● **CHALLENGE**
Go through the records and copy each line where the word "materials" occurs.

● **SUPPLIED INFORMATION**
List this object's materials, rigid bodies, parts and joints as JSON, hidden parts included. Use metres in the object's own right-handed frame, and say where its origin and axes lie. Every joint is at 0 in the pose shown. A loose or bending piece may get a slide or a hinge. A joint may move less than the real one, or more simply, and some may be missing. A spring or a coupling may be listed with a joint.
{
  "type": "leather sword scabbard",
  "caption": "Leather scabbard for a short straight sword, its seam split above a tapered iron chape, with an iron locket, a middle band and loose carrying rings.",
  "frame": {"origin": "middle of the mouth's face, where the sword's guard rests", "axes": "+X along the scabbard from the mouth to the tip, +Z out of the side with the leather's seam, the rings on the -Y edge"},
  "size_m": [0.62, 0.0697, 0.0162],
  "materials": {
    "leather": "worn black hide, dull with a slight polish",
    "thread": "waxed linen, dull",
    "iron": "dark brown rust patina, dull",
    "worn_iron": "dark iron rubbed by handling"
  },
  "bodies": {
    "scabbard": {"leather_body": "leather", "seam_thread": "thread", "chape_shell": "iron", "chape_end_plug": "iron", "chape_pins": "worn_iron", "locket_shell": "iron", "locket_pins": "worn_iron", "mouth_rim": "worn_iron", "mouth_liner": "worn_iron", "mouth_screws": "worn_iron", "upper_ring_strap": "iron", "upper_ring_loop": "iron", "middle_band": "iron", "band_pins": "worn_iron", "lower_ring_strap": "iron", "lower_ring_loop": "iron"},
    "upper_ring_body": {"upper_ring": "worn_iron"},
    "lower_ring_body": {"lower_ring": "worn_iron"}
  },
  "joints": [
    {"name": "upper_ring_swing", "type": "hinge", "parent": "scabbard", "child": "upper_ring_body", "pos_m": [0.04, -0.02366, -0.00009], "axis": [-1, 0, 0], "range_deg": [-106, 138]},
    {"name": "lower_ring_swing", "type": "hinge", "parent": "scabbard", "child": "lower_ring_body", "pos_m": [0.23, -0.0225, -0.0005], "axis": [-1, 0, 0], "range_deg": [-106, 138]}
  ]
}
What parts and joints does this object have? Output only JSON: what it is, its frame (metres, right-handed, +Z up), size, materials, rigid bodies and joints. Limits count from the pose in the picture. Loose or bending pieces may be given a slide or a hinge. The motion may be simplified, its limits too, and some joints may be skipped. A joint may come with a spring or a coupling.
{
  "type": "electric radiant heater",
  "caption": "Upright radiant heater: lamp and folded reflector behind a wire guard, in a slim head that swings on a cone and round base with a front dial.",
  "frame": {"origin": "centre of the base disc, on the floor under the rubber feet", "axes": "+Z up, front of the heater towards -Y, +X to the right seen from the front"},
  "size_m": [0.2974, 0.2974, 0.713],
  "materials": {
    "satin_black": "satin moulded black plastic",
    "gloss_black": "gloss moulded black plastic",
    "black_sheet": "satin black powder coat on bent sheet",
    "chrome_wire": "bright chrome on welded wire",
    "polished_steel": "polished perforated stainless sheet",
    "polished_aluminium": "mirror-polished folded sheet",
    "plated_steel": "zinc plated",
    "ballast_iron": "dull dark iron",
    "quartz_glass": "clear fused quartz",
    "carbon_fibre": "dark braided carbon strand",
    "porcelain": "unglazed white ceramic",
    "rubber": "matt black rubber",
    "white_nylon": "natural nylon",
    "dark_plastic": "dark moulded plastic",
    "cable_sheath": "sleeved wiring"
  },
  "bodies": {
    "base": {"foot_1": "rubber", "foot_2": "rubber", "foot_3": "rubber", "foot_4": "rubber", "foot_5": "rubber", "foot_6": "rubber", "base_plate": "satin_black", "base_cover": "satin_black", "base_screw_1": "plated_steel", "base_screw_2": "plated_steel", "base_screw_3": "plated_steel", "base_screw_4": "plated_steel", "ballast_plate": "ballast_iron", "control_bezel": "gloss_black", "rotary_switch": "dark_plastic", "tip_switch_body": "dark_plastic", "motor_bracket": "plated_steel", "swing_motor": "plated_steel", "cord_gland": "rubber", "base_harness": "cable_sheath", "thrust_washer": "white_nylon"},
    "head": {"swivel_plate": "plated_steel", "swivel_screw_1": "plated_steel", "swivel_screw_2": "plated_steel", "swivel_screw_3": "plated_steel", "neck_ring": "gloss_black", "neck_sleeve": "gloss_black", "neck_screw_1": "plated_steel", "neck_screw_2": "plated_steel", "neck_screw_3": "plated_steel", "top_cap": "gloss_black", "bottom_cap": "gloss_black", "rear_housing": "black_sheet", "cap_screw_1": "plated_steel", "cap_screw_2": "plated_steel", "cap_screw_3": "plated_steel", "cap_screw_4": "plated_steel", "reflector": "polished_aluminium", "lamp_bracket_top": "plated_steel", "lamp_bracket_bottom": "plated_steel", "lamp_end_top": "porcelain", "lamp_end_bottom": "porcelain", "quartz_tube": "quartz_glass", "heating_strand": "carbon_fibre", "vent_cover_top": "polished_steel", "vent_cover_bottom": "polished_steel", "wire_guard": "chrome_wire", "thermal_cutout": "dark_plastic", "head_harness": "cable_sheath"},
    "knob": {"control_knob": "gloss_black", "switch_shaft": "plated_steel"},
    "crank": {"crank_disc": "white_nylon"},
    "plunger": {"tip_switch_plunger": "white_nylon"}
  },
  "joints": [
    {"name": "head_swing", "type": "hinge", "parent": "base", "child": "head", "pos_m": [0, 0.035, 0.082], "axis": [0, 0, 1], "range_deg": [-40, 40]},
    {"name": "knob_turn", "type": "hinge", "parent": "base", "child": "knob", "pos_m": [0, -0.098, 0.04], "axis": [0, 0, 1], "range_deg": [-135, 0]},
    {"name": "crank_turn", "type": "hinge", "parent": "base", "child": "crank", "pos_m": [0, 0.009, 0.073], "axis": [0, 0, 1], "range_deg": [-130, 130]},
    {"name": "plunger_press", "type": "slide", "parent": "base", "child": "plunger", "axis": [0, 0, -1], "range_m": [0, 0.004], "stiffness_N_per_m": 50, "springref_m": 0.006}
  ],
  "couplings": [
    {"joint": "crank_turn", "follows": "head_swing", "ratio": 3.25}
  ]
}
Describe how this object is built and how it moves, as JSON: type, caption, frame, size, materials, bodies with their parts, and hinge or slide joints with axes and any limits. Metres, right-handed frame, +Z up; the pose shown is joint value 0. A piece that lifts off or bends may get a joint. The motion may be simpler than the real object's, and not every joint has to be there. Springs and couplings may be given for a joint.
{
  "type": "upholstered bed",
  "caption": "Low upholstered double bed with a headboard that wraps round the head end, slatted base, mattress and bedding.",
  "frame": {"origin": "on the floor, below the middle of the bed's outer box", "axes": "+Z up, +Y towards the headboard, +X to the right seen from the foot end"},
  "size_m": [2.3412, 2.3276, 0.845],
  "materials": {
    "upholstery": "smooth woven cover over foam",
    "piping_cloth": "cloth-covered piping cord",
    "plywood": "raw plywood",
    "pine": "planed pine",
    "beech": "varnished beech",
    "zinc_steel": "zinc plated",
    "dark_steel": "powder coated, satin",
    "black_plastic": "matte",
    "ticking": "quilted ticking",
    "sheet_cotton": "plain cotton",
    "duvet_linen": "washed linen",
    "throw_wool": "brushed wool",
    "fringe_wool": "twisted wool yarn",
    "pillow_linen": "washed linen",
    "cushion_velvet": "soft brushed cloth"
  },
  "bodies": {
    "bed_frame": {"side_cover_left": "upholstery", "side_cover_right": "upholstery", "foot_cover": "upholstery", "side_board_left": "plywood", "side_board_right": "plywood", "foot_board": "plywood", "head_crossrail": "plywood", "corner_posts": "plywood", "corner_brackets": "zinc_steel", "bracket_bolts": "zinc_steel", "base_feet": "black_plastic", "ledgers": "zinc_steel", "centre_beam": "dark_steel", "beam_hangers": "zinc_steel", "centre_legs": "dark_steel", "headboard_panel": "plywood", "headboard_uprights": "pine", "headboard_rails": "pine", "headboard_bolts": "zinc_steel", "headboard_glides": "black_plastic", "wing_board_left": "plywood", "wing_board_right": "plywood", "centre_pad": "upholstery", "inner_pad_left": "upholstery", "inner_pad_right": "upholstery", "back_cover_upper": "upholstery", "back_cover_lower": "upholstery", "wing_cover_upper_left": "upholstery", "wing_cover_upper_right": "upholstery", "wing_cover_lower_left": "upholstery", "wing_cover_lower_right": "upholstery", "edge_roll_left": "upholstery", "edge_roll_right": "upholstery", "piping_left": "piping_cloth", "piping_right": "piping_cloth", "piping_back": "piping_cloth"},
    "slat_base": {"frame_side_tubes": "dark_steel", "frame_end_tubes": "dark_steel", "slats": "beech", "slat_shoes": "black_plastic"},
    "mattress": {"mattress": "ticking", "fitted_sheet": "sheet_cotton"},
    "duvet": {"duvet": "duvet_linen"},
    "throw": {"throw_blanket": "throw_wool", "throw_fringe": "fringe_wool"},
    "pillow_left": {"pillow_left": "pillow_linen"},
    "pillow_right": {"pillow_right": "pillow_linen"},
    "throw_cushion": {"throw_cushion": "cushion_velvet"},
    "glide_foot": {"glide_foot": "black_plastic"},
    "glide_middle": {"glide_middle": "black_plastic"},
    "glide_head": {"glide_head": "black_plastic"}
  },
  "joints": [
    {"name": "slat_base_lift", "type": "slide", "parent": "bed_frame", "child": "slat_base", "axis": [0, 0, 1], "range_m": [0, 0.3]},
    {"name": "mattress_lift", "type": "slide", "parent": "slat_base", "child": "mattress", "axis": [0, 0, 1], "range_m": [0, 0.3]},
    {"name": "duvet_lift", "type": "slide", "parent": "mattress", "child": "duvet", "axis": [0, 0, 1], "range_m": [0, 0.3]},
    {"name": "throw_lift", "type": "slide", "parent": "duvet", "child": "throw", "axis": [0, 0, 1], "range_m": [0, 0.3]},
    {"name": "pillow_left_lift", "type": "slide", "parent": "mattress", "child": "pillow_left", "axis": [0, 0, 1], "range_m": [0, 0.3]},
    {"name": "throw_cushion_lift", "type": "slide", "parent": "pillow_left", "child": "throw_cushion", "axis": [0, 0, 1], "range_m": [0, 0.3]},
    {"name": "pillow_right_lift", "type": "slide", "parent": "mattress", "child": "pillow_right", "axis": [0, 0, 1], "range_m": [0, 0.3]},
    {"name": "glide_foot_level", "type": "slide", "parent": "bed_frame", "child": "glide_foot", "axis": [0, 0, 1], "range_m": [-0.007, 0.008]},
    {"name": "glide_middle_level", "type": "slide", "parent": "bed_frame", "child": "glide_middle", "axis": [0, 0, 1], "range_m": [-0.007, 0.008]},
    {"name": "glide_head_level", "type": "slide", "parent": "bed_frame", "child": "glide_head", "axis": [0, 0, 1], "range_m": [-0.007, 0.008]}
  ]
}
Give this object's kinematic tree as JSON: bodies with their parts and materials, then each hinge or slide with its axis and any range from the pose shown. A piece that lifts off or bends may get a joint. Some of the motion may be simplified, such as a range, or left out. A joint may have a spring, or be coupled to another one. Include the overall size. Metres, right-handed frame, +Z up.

● **FULL SOLUTION**
List this object's materials, rigid bodies, parts and joints as JSON, hidden parts included. Use metres in the object's own right-handed frame, and say where its origin and axes lie. Every joint is at 0 in the pose shown. A loose or bending piece may get a slide or a hinge. A joint may move less than the real one, or more simply, and some may be missing. A spring or a coupling may be listed with a joint.
  "materials": {
What parts and joints does this object have? Output only JSON: what it is, its frame (metres, right-handed, +Z up), size, materials, rigid bodies and joints. Limits count from the pose in the picture. Loose or bending pieces may be given a slide or a hinge. The motion may be simplified, its limits too, and some joints may be skipped. A joint may come with a spring or a coupling.
  "materials": {
Describe how this object is built and how it moves, as JSON: type, caption, frame, size, materials, bodies with their parts, and hinge or slide joints with axes and any limits. Metres, right-handed frame, +Z up; the pose shown is joint value 0. A piece that lifts off or bends may get a joint. The motion may be simpler than the real object's, and not every joint has to be there. Springs and couplings may be given for a joint.
  "materials": {
Give this object's kinematic tree as JSON: bodies with their parts and materials, then each hinge or slide with its axis and any range from the pose shown. A piece that lifts off or bends may get a joint. Some of the motion may be simplified, such as a range, or left out. A joint may have a spring, or be coupled to another one. Include the overall size. Metres, right-handed frame, +Z up.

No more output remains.